Task to carry out:
Reproduce each line exactly, including spacing and punctuation.

——

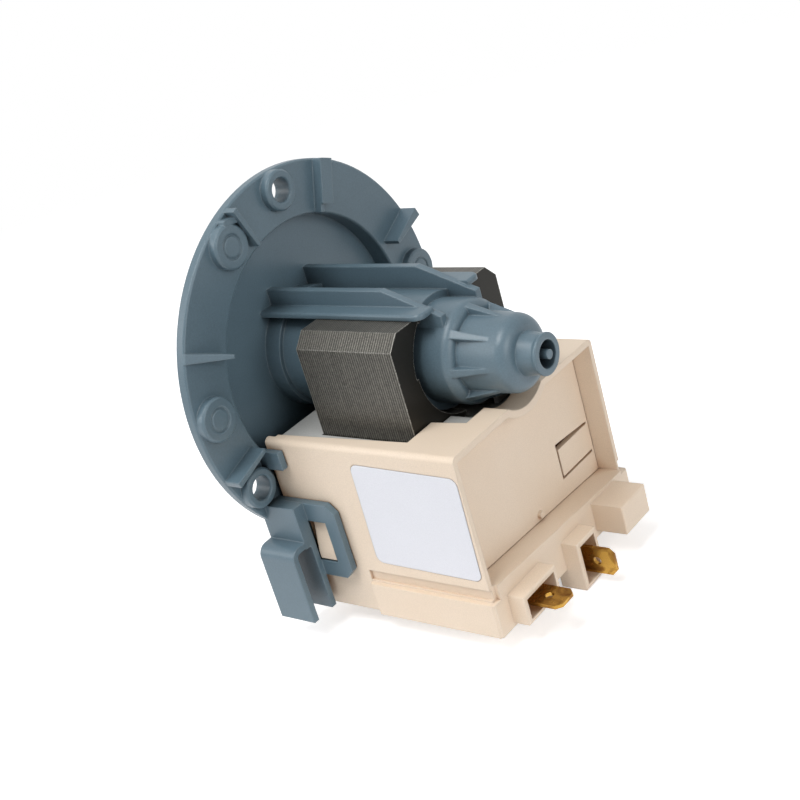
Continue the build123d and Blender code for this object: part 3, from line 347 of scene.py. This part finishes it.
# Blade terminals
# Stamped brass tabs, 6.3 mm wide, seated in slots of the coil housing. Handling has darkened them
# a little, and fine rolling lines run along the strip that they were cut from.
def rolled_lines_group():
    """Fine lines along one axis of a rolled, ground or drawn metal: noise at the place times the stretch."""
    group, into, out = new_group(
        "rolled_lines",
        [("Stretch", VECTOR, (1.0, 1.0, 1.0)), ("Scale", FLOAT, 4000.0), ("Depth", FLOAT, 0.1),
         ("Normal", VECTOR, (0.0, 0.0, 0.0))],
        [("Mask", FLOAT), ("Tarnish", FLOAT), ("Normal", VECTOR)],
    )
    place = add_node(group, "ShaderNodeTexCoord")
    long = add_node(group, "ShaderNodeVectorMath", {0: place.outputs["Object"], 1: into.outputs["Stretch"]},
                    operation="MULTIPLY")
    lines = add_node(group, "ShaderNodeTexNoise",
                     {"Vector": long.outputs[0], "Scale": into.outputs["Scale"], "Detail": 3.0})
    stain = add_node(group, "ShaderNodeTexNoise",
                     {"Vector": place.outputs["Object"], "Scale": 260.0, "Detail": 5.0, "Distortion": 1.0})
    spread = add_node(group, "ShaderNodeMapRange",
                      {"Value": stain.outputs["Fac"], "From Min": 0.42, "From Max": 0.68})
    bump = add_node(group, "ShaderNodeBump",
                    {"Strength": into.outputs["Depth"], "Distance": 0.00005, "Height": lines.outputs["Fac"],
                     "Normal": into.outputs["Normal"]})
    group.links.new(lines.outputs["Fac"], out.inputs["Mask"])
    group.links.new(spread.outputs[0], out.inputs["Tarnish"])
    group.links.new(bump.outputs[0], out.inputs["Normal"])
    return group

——

Right answer:
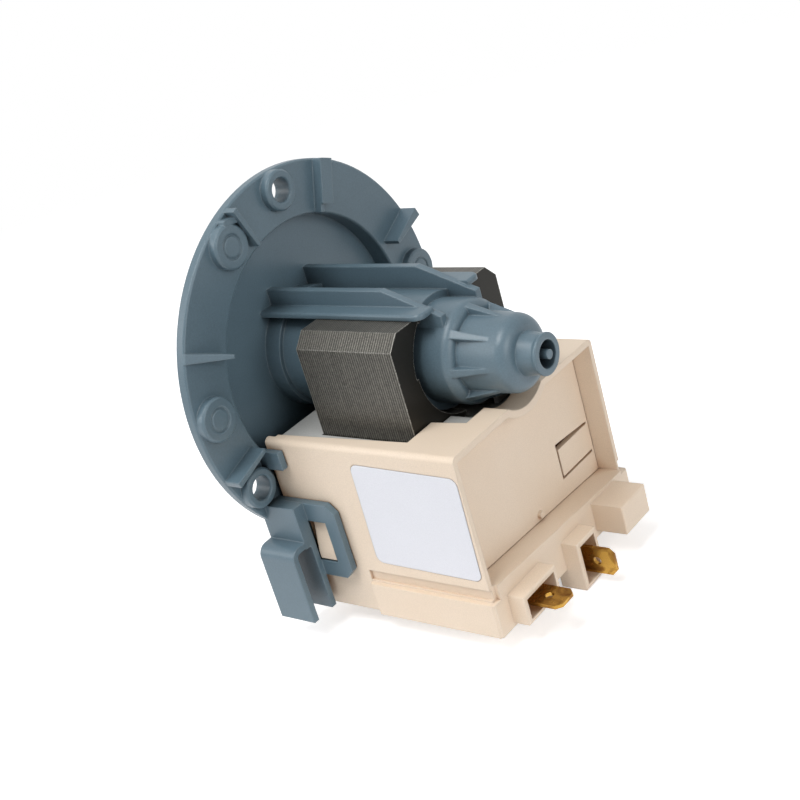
Continue the build123d and Blender code for this object: part 3, from line 347 of scene.py. This part finishes it.
# Blade terminals
# Stamped brass tabs, 6.3 mm wide, seated in slots of the coil housing. Handling has darkened them
# a little, and fine rolling lines run along the strip that they were cut from.
def rolled_lines_group():
    """Fine lines along one axis of a rolled, ground or drawn metal: noise at the place times the stretch."""
    group, into, out = new_group(
        "rolled_lines",
        [("Stretch", VECTOR, (1.0, 1.0, 1.0)), ("Scale", FLOAT, 4000.0), ("Depth", FLOAT, 0.1),
         ("Normal", VECTOR, (0.0, 0.0, 0.0))],
        [("Mask", FLOAT), ("Tarnish", FLOAT), ("Normal", VECTOR)],
    )
    place = add_node(group, "ShaderNodeTexCoord")
    long = add_node(group, "ShaderNodeVectorMath", {0: place.outputs["Object"], 1: into.outputs["Stretch"]},
                    operation="MULTIPLY")
    lines = add_node(group, "ShaderNodeTexNoise",
                     {"Vector": long.outputs[0], "Scale": into.outputs["Scale"], "Detail": 3.0})
    stain = add_node(group, "ShaderNodeTexNoise",
                     {"Vector": place.outputs["Object"], "Scale": 260.0, "Detail": 5.0, "Distortion": 1.0})
    spread = add_node(group, "ShaderNodeMapRange",
                      {"Value": stain.outputs["Fac"], "From Min": 0.42, "From Max": 0.68})
    bump = add_node(group, "ShaderNodeBump",
                    {"Strength": into.outputs["Depth"], "Distance": 0.00005, "Height": lines.outputs["Fac"],
                     "Normal": into.outputs["Normal"]})
    group.links.new(lines.outputs["Fac"], out.inputs["Mask"])
    group.links.new(spread.outputs[0], out.inputs["Tarnish"])
    group.links.new(bump.outputs[0], out.inputs["Normal"])
    return group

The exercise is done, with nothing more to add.